Exercise →
Using the listing below, set down each line from the line containing "714 of scene.py on. More parts follow." through the line containing "return ring", both ends included, exactly and with nothing added.
#####
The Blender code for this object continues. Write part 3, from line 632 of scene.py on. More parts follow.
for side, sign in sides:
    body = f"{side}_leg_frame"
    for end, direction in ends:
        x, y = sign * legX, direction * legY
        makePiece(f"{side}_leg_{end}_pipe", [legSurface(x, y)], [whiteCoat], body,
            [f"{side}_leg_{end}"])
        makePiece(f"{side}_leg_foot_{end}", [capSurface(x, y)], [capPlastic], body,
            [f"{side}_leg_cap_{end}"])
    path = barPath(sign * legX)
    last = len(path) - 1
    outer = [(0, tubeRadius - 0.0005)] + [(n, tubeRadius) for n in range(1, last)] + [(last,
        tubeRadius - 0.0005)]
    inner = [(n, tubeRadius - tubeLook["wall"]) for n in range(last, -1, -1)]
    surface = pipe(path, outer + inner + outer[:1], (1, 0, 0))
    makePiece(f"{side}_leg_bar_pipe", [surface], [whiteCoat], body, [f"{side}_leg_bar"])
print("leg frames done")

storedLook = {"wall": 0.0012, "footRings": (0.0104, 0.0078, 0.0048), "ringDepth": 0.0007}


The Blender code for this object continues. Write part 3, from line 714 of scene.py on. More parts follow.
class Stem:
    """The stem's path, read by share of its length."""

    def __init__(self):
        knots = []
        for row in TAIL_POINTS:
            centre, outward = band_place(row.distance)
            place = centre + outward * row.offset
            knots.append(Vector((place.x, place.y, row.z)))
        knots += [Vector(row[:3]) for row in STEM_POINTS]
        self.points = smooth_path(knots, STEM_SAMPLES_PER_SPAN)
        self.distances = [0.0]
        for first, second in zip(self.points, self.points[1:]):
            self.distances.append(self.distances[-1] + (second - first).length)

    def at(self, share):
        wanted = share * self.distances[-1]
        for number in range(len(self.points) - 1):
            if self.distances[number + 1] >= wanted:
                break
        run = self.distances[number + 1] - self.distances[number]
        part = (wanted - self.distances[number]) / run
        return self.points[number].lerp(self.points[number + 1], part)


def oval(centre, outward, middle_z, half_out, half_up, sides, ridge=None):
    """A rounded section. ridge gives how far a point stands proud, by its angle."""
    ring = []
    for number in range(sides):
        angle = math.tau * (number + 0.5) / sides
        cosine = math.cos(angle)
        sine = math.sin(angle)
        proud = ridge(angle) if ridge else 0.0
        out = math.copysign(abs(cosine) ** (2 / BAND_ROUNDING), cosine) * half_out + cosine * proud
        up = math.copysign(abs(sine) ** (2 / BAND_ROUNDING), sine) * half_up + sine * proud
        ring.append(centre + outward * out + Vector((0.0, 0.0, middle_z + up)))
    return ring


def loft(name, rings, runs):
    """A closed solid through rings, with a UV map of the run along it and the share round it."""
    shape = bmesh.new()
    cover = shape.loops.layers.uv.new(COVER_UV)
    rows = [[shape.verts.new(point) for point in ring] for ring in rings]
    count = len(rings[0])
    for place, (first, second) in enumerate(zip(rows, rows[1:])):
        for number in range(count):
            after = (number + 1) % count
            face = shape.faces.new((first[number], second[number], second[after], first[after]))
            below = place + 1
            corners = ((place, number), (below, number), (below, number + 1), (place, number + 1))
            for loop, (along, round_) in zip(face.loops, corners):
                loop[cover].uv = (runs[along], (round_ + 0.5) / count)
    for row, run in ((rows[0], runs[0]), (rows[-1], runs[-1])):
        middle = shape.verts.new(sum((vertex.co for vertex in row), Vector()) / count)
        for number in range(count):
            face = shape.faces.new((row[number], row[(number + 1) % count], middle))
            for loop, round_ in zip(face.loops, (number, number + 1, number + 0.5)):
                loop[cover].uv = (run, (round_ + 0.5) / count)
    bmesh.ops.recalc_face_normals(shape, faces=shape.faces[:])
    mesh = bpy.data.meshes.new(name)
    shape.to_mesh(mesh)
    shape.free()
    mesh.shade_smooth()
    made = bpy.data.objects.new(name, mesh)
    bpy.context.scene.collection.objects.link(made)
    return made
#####
Task result →
The Blender code for this object continues. Write part 3, from line 714 of scene.py on. More parts follow.
class Stem:
    """The stem's path, read by share of its length."""

    def __init__(self):
        knots = []
        for row in TAIL_POINTS:
            centre, outward = band_place(row.distance)
            place = centre + outward * row.offset
            knots.append(Vector((place.x, place.y, row.z)))
        knots += [Vector(row[:3]) for row in STEM_POINTS]
        self.points = smooth_path(knots, STEM_SAMPLES_PER_SPAN)
        self.distances = [0.0]
        for first, second in zip(self.points, self.points[1:]):
            self.distances.append(self.distances[-1] + (second - first).length)

    def at(self, share):
        wanted = share * self.distances[-1]
        for number in range(len(self.points) - 1):
            if self.distances[number + 1] >= wanted:
                break
        run = self.distances[number + 1] - self.distances[number]
        part = (wanted - self.distances[number]) / run
        return self.points[number].lerp(self.points[number + 1], part)


def oval(centre, outward, middle_z, half_out, half_up, sides, ridge=None):
    """A rounded section. ridge gives how far a point stands proud, by its angle."""
    ring = []
    for number in range(sides):
        angle = math.tau * (number + 0.5) / sides
        cosine = math.cos(angle)
        sine = math.sin(angle)
        proud = ridge(angle) if ridge else 0.0
        out = math.copysign(abs(cosine) ** (2 / BAND_ROUNDING), cosine) * half_out + cosine * proud
        up = math.copysign(abs(sine) ** (2 / BAND_ROUNDING), sine) * half_up + sine * proud
        ring.append(centre + outward * out + Vector((0.0, 0.0, middle_z + up)))
    return ring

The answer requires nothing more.